» **Task brief**: What is needed is an exact copy of the lines from the line containing "Keep writing the FreeCAD" to the line containing "fuse(board, terminals, *chips))", both lines included, and nothing else.

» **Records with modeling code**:
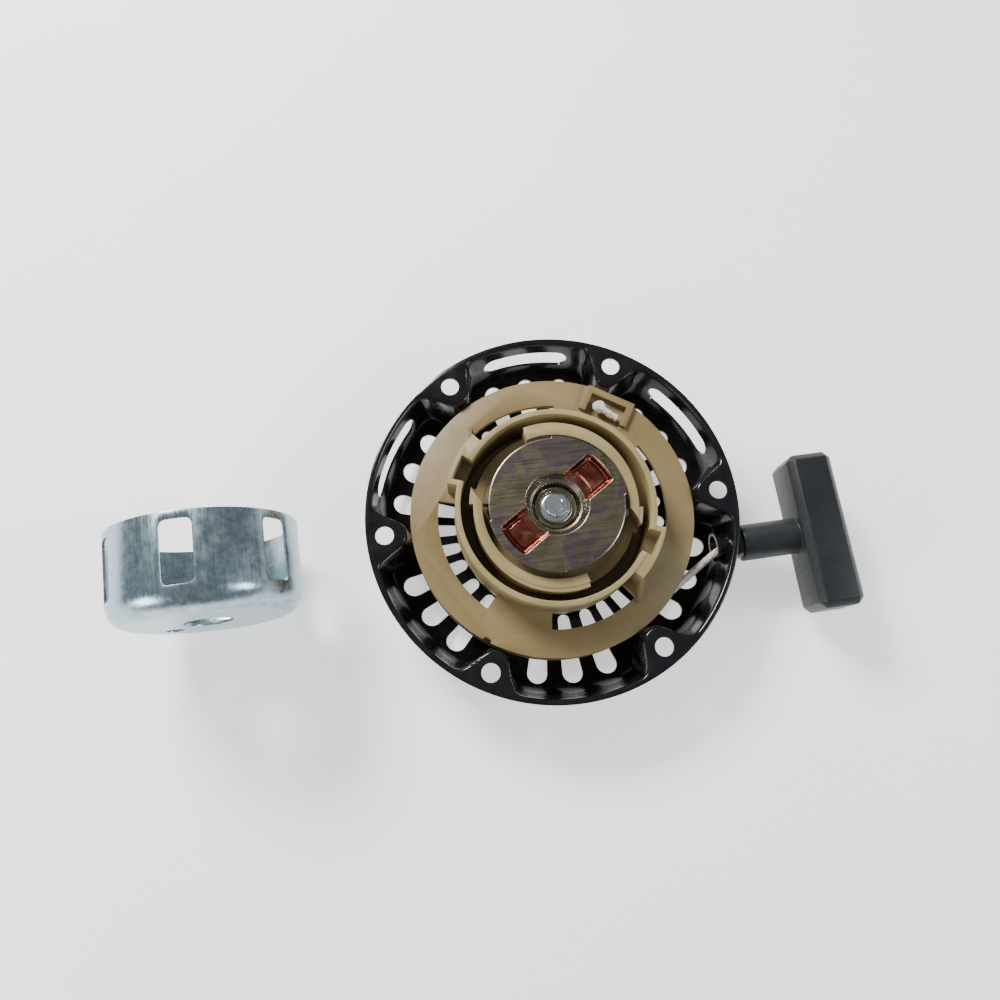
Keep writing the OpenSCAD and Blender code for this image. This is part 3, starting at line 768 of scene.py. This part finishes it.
def winding_mesh():
    """The wound rope: turns side by side in the groove, each with its braid."""
    low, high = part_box("rope_winding")
    outer, inner = high.x, high.x - 4.6 * MM
    turns = 3
    width = (high.z - low.z) / turns
    steps, per_turn = 720, 12
    points, heights = [], []
    for k in range(steps):
        a = 2 * math.pi * k / steps
        # braid height 0 at the groove side, which the rope material paints in its darkest shade
        row = [(inner, low.z, 0.0)]
        for t in range(turns):
            for i in range(per_turn + 1):
                bend = math.pi * i / per_turn
                h = braid(bend * 0.5, 150 * a + t)
                r = outer - width / 2 + width / 2 * math.sin(bend) * (0.9 + 0.1 * h)
                row.append((r, low.z + width * (t + 0.5) - width / 2 * math.cos(bend), h))
        row.append((inner, high.z, 0.0))
        for r, z, h in row:
            points.append((r * math.cos(a), r * math.sin(a), z))
            heights.append(h)
    columns = len(points) // steps
    mesh = mesh_of("rope_turns", points, grid_faces(steps, columns, wrap_columns=True, wrap_rows=True))
    # the braid height also sets the rope material's painted shade in the hollows
    attribute = mesh.attributes.new("braid", "FLOAT", "POINT")
    attribute.data.foreach_set("value", heights)
    return mesh


def make_rope():
    winding = link("rope_turns", winding_mesh(), 60)
    finish_piece(winding, ROPE, "rope", "reel", "rope_winding")
    # Route from the winding to the eyelet, as in the CAD model, started on the wound turns
    z = PULL_Z
    route = [(35, -51.4), (40, -48.3), (47, -44), (53.5, -40), (60, -35.9), (66, -32.2), (71, -29.2),
             (75, -27), (78.5, -25.6), (81.5, -24.9), (EYELET_BOX[1].x / MM - 1, PULL_Y / MM)]
    span = link("rope_run", rope_mesh("rope_run", [(x * MM, y * MM, z) for x, y in route]), 60)
    finish_piece(span, ROPE, "rope", "housing", "rope_span")
    start = EYELET_BOX[1].x - 1 * MM
    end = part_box("handle_knot")[0].x + 1 * MM
    line = [(start, PULL_Y, z), (end, PULL_Y, z)]
    pull = link("rope_pull", rope_mesh("rope_pull", line, step=0.25 * MM), 60)
    pull.data.materials.append(ROPE)
    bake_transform(pull)
    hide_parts("handle_rope")
    knot_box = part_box("rope_knot")
    middle = (knot_box[0] + knot_box[1]) / 2
    knot = link("reel_knot", rope_mesh("reel_knot", knot_route(middle)), 60)
    finish_piece(knot, ROPE, "rope", "reel", "rope_knot")
    handle_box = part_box("handle_knot")
    middle = (handle_box[0] + handle_box[1]) / 2
    finish_piece(link("grip_knot", knot_mesh("grip_knot", middle, 0.8, math.radians(90)), 60),
                 ROPE, "rope", "handle", "handle_knot")


def knot_route(middle):
    """The reel's knot: two turns at one end of the tray, then the tail along it."""
    along = Vector((-middle.y, middle.x, 0)).normalized()
    outward = Vector((middle.x, middle.y, 0)).normalized()
    up = Vector((0, 0, 1))
    path = []
    for i in range(61):
        t = 4 * math.pi * i / 60
        done = i / 60
        place = (along * (2.6 + 1.3 * math.cos(t) + 1.1 * done) + outward * 1.5 * math.sin(t)
                 + up * (1.6 * done - 0.8))
        path.append(tuple(middle + place * MM))
    for i in range(1, 13):
        place = (along * (5.0 - 0.98 * i) - outward * 1.3 * math.sin(math.pi * i / 24)
                 + up * (0.8 - 0.12 * i))
        path.append(tuple(middle + place * MM))
    return path


def knot_mesh(name, middle, size, turn):
    """A pulled-tight overhand knot: the trefoil, turned into place."""
    scale = 1.75 * MM * size
    path = []
    for i in range(120):
        t = 2 * math.pi * i / 120
        x = math.sin(t) + 2 * math.sin(2 * t)
        y = math.cos(t) - 2 * math.cos(2 * t)
        place = Vector((x * scale, y * scale * 0.75, -math.sin(3 * t) * scale))
        place = Matrix.Rotation(turn, 3, "Z") @ place
        path.append(tuple(Vector(middle) + place))
    return rope_mesh(name, path, radius=ROPE_R * size, sides=24, closed=True)


# ---------------------------------------------------------------- handle

def make_handle():
    grip = copy_of_node("handle_grip", "grip_moulding")
    round_edges(grip, 0.9 * MM, 3, 30)
    shade(grip, 35)
    finish_piece(grip, GRIP, "grip_plastic", "handle", "handle_grip")


# ---------------------------------------------------------------- starter cup

def make_cup():
    cup = copy_of_node("starter_cup", "cup_drawing")
    round_edges(cup, 0.3 * MM, 2, 40)
    shade(cup, 35)
    finish_piece(cup, CUP, "cup_zinc", "cup", "starter_cup")


# ---------------------------------------------------------------- pieces that keep their CAD shape

def dress_nodes():
    finishes = {
        "centre_post": TURNED, "thrust_washer": TURNED, "guide_bush": TURNED, "rope_guide": PAINT,
        "recoil_spring": BLUED, "pawl_spring_a": BLUED, "pawl_spring_b": BLUED, "friction_spring": BLUED,
        "pawl_a": PAWL, "pawl_b": PAWL, "handle_washer": TURNED,
    }
    for node, material in finishes.items():
        mesh = frame["nodes"][node].data
        mesh.materials.clear()
        mesh.materials.append(material)


make_camera()
make_studio()
make_floor()
make_housing()
make_guide()
make_bolt()
make_reel()
make_rope()
make_handle()
make_cup()
dress_nodes()
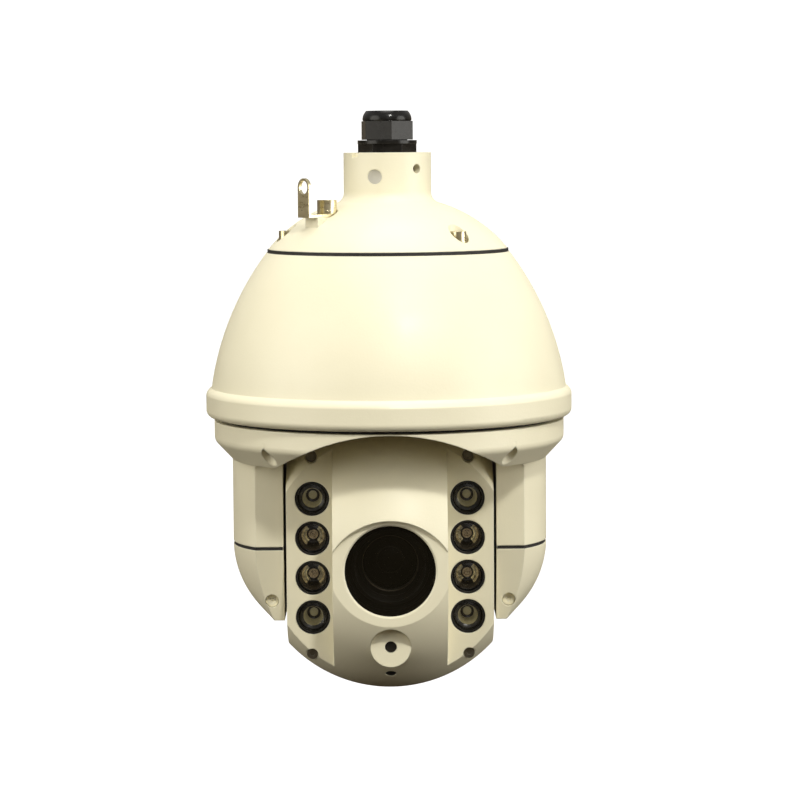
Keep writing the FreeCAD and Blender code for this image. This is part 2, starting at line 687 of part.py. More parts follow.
def electronics():
    board = rod(d.board_radius, 1.6, z=-d.board_depth)
    top = -d.board_depth + 1.6
    chips = [
        block(16, 12, 2, x, y, top) for x, y in ((-20, -20), (10, -24), (24, 18))
    ]
    terminals = block(40, 10, 10, -6, 40, top)
    node("main_board", fuse(board, terminals, *chips))

    fan_side = 40
    fan_depth = 10
    fan_y = -72
    floor = -d.ledge_bottom
    fan_z = floor + fan_side / 2
    tunnel = rod(fan_side / 2 - 1.5, fan_depth, 0, fan_y + fan_depth / 2, fan_z, TO_FRONT)
    strut_y = fan_y + fan_depth / 2 - 0.75
    struts = [block(fan_side - 1, 1.5, 3, y=strut_y, z=fan_z - 1.5),
              block(3, 1.5, fan_side - 1, y=strut_y, z=fan_z - fan_side / 2 + 0.5)]
    hub_disc = rod(8, 1.5, 0, fan_y + fan_depth / 2, fan_z, TO_FRONT)
    frame = cut(block(fan_side, fan_depth, fan_side, y=fan_y, z=floor), tunnel)
    pin = rod(1, 6, 0, fan_y + fan_depth / 2 - 1, fan_z, TO_FRONT)
    node("fan_frame", fuse(frame, *struts, hub_disc, pin))

    blade_count = 7
    hub = rod(8, 7)
    blades = []
    for index in range(blade_count):
        around = Rotation(Vector(0, 0, 1), index * 360 / blade_count)
        blade = block(10, 1.2, 6.5, 12.5, 0, 0.25)
        leaning = place(group(blade), turn=Rotation(Vector(1, 0, 0), 28))
        raised = place(group(leaning), y=1.6, z=0.4)
        blades.append(place(group(raised), turn=around))
    rotor = cut(fuse(hub, *blades), rod(1.05, 5.5))
    node("fan_rotor", place(rotor, 0, fan_y + fan_depth / 2 - 2, fan_z, TO_FRONT))

    fins = [block(20, 2, 12, 78, y, floor + 4) for y in range(-20, 21, 8)]
    node("heater", fuse(block(20, 46, 4, 78, 0, floor), *fins))


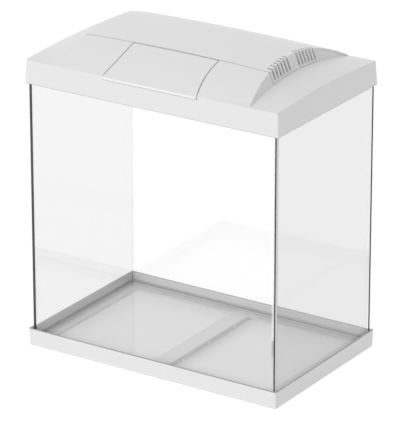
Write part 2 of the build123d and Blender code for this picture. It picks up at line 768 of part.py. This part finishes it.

» **Reply to the exercise**:
Keep writing the FreeCAD and Blender code for this image. This is part 2, starting at line 687 of part.py. More parts follow.
def electronics():
    board = rod(d.board_radius, 1.6, z=-d.board_depth)
    top = -d.board_depth + 1.6
    chips = [
        block(16, 12, 2, x, y, top) for x, y in ((-20, -20), (10, -24), (24, 18))
    ]
    terminals = block(40, 10, 10, -6, 40, top)
    node("main_board", fuse(board, terminals, *chips))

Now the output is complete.